▶ SET PROBLEM
Exactly reproduce each record listed below.

▶ SOURCE RECORDS
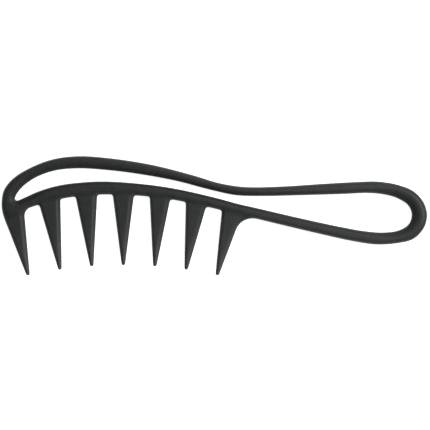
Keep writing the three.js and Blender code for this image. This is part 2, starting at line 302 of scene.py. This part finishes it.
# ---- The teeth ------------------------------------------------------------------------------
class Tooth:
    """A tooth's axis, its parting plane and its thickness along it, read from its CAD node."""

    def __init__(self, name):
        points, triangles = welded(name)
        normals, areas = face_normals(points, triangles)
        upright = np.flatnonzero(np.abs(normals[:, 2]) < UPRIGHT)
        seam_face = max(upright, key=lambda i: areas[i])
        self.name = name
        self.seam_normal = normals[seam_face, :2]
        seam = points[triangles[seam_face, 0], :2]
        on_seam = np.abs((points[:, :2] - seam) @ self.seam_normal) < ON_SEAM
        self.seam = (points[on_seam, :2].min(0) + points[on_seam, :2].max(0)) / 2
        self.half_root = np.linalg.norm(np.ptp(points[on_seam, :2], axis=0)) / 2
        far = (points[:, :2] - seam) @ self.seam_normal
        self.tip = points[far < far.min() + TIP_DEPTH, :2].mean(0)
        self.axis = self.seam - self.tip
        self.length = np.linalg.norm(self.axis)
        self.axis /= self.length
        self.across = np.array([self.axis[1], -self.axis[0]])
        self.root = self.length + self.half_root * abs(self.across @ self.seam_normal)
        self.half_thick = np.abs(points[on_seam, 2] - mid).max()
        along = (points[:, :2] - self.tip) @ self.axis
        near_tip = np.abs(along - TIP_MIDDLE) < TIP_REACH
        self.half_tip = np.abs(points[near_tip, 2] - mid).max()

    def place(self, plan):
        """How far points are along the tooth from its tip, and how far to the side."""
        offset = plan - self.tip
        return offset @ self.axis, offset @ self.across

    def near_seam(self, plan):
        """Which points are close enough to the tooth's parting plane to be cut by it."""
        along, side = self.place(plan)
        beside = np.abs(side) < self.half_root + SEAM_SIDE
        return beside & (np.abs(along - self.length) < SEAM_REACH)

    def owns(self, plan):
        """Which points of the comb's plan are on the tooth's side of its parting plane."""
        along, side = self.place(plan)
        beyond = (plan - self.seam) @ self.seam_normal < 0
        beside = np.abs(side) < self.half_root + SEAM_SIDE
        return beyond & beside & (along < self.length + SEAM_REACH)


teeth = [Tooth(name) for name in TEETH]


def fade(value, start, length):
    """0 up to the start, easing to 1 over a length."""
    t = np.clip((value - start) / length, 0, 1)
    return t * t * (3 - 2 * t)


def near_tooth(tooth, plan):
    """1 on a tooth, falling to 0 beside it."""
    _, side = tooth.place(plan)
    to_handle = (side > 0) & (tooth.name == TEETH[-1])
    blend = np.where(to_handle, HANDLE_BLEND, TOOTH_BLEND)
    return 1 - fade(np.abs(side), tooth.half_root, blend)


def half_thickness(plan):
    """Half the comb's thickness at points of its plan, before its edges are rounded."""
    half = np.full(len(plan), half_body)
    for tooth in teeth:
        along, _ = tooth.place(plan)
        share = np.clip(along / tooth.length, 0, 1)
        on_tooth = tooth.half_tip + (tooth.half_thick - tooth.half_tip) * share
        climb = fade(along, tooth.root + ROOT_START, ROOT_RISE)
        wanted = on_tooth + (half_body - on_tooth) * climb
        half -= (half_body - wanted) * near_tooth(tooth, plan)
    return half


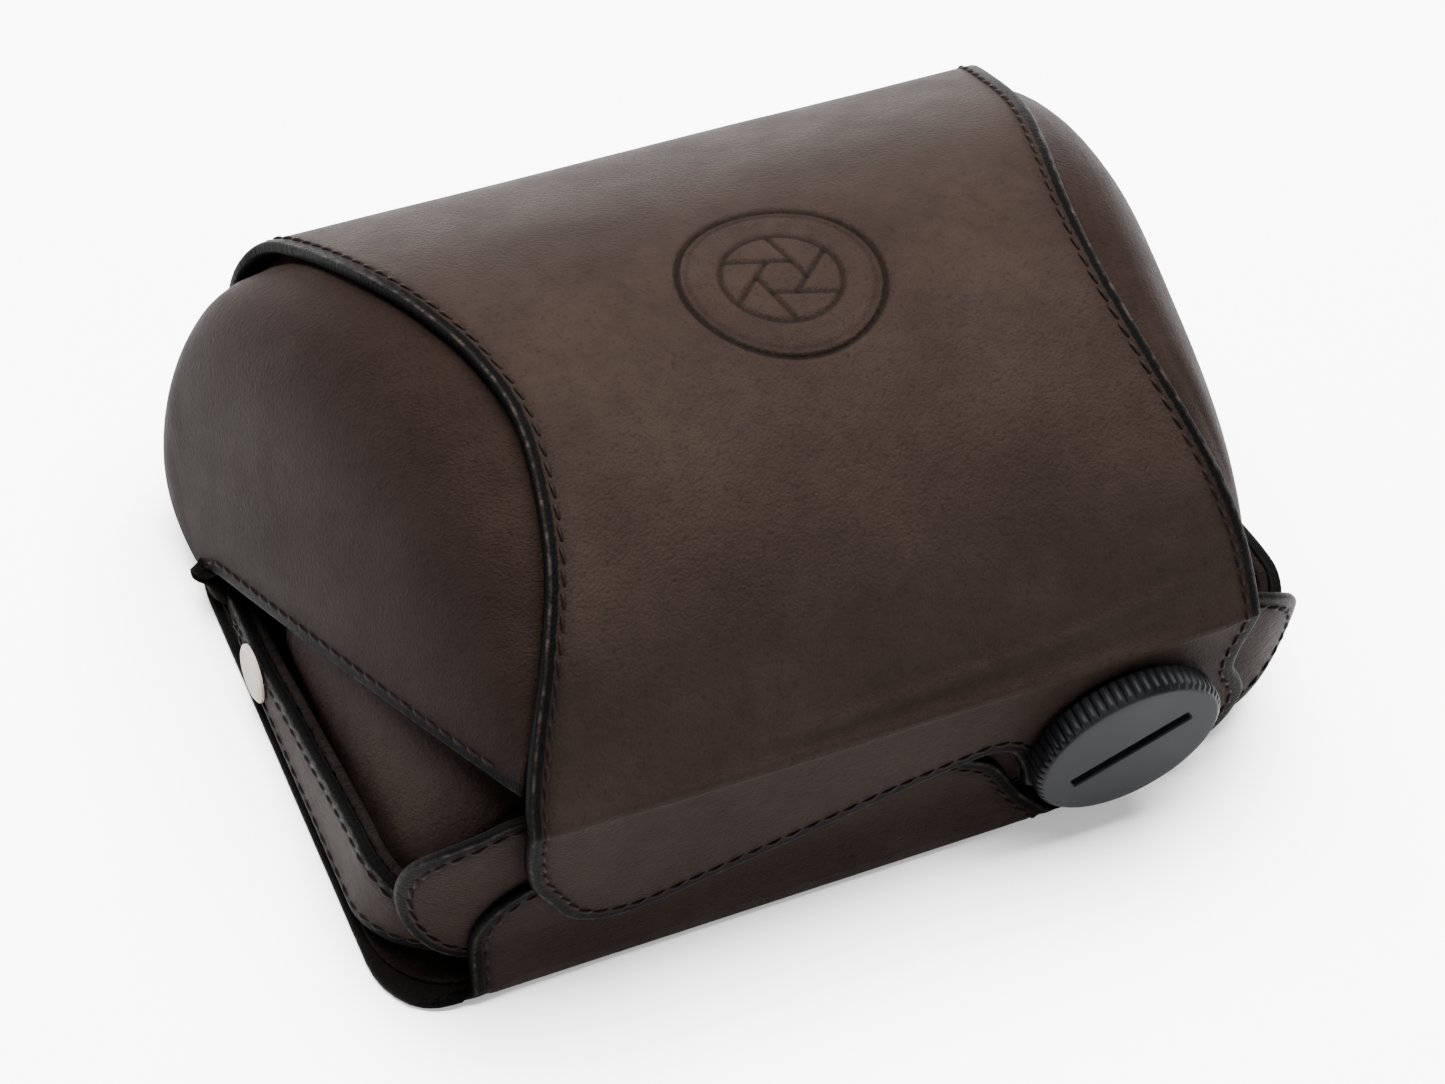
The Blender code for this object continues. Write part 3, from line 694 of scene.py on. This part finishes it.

▶ FINAL RESULT
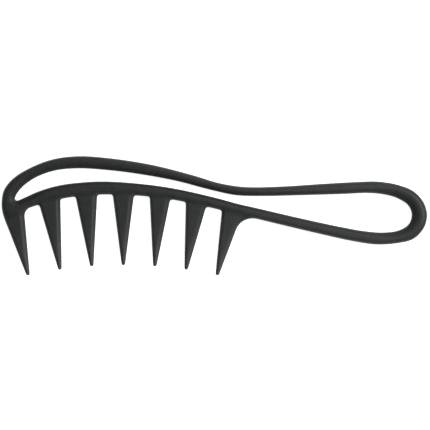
Keep writing the three.js and Blender code for this image. This is part 2, starting at line 302 of scene.py. This part finishes it.
# ---- The teeth ------------------------------------------------------------------------------
class Tooth:
    """A tooth's axis, its parting plane and its thickness along it, read from its CAD node."""

    def __init__(self, name):
        points, triangles = welded(name)
        normals, areas = face_normals(points, triangles)
        upright = np.flatnonzero(np.abs(normals[:, 2]) < UPRIGHT)
        seam_face = max(upright, key=lambda i: areas[i])
        self.name = name
        self.seam_normal = normals[seam_face, :2]
        seam = points[triangles[seam_face, 0], :2]
        on_seam = np.abs((points[:, :2] - seam) @ self.seam_normal) < ON_SEAM
        self.seam = (points[on_seam, :2].min(0) + points[on_seam, :2].max(0)) / 2
        self.half_root = np.linalg.norm(np.ptp(points[on_seam, :2], axis=0)) / 2
        far = (points[:, :2] - seam) @ self.seam_normal
        self.tip = points[far < far.min() + TIP_DEPTH, :2].mean(0)
        self.axis = self.seam - self.tip
        self.length = np.linalg.norm(self.axis)
        self.axis /= self.length
        self.across = np.array([self.axis[1], -self.axis[0]])
        self.root = self.length + self.half_root * abs(self.across @ self.seam_normal)
        self.half_thick = np.abs(points[on_seam, 2] - mid).max()
        along = (points[:, :2] - self.tip) @ self.axis
        near_tip = np.abs(along - TIP_MIDDLE) < TIP_REACH
        self.half_tip = np.abs(points[near_tip, 2] - mid).max()

    def place(self, plan):
        """How far points are along the tooth from its tip, and how far to the side."""
        offset = plan - self.tip
        return offset @ self.axis, offset @ self.across

    def near_seam(self, plan):
        """Which points are close enough to the tooth's parting plane to be cut by it."""
        along, side = self.place(plan)
        beside = np.abs(side) < self.half_root + SEAM_SIDE
        return beside & (np.abs(along - self.length) < SEAM_REACH)

    def owns(self, plan):
        """Which points of the comb's plan are on the tooth's side of its parting plane."""
        along, side = self.place(plan)
        beyond = (plan - self.seam) @ self.seam_normal < 0
        beside = np.abs(side) < self.half_root + SEAM_SIDE
        return beyond & beside & (along < self.length + SEAM_REACH)


teeth = [Tooth(name) for name in TEETH]


def fade(value, start, length):
    """0 up to the start, easing to 1 over a length."""
    t = np.clip((value - start) / length, 0, 1)
    return t * t * (3 - 2 * t)


def near_tooth(tooth, plan):
    """1 on a tooth, falling to 0 beside it."""
    _, side = tooth.place(plan)
    to_handle = (side > 0) & (tooth.name == TEETH[-1])
    blend = np.where(to_handle, HANDLE_BLEND, TOOTH_BLEND)
    return 1 - fade(np.abs(side), tooth.half_root, blend)


def half_thickness(plan):
    """Half the comb's thickness at points of its plan, before its edges are rounded."""
    half = np.full(len(plan), half_body)
    for tooth in teeth:
        along, _ = tooth.place(plan)
        share = np.clip(along / tooth.length, 0, 1)
        on_tooth = tooth.half_tip + (tooth.half_thick - tooth.half_tip) * share
        climb = fade(along, tooth.root + ROOT_START, ROOT_RISE)
        wanted = on_tooth + (half_body - on_tooth) * climb
        half -= (half_body - wanted) * near_tooth(tooth, plan)
    return half


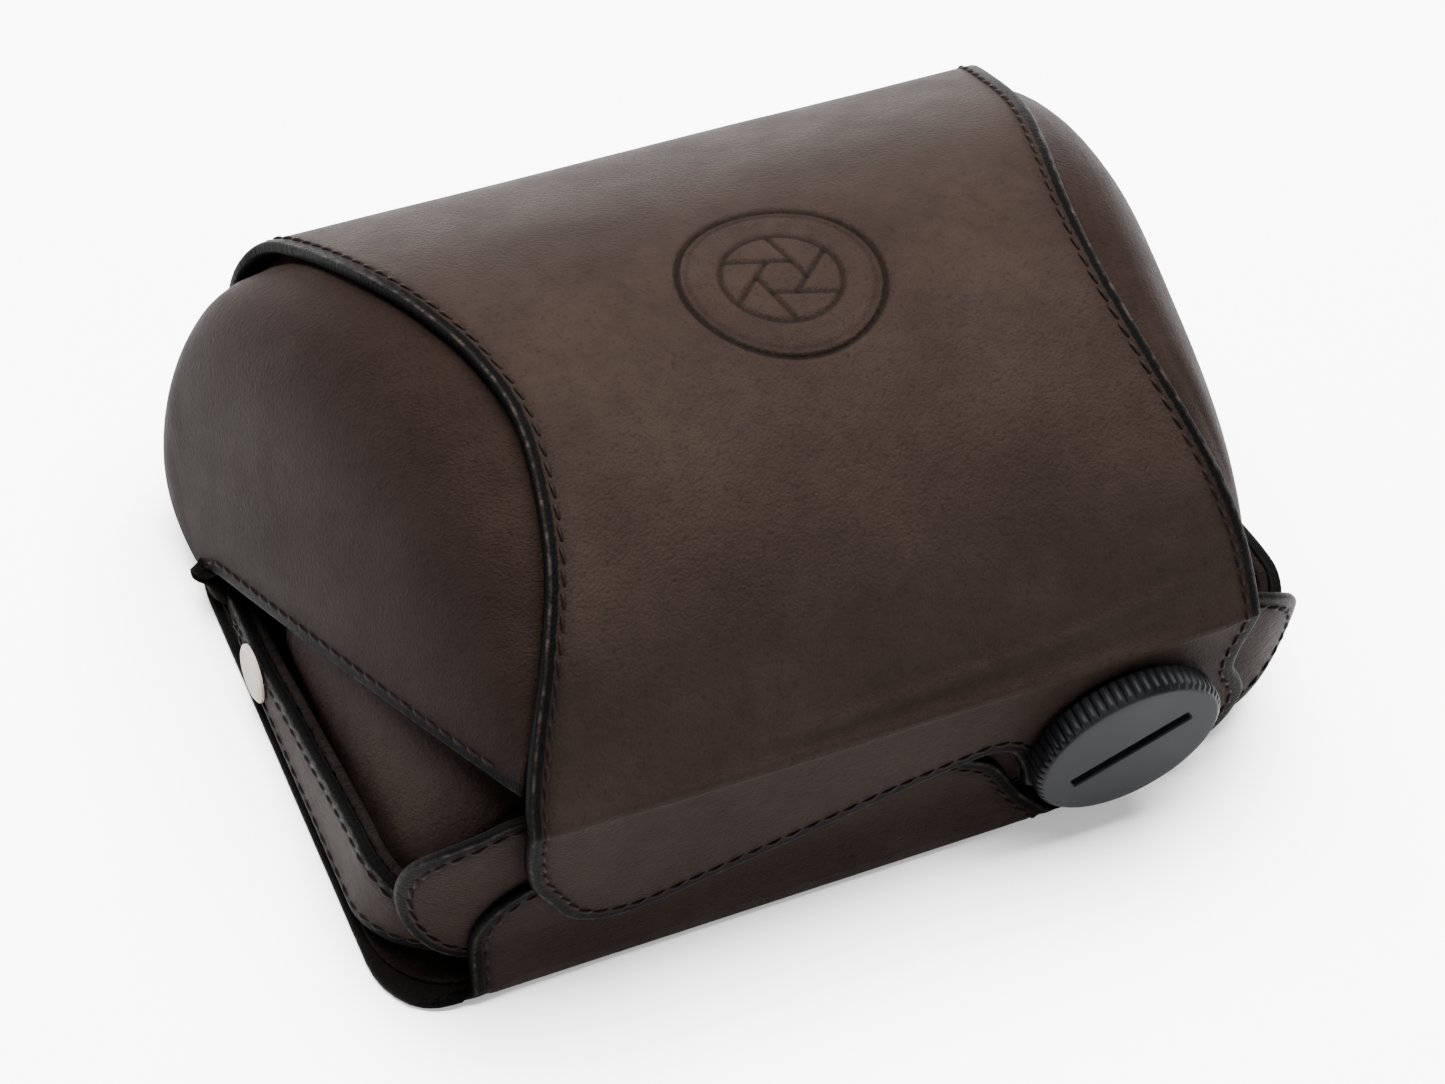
The Blender code for this object continues. Write part 3, from line 694 of scene.py on. This part finishes it.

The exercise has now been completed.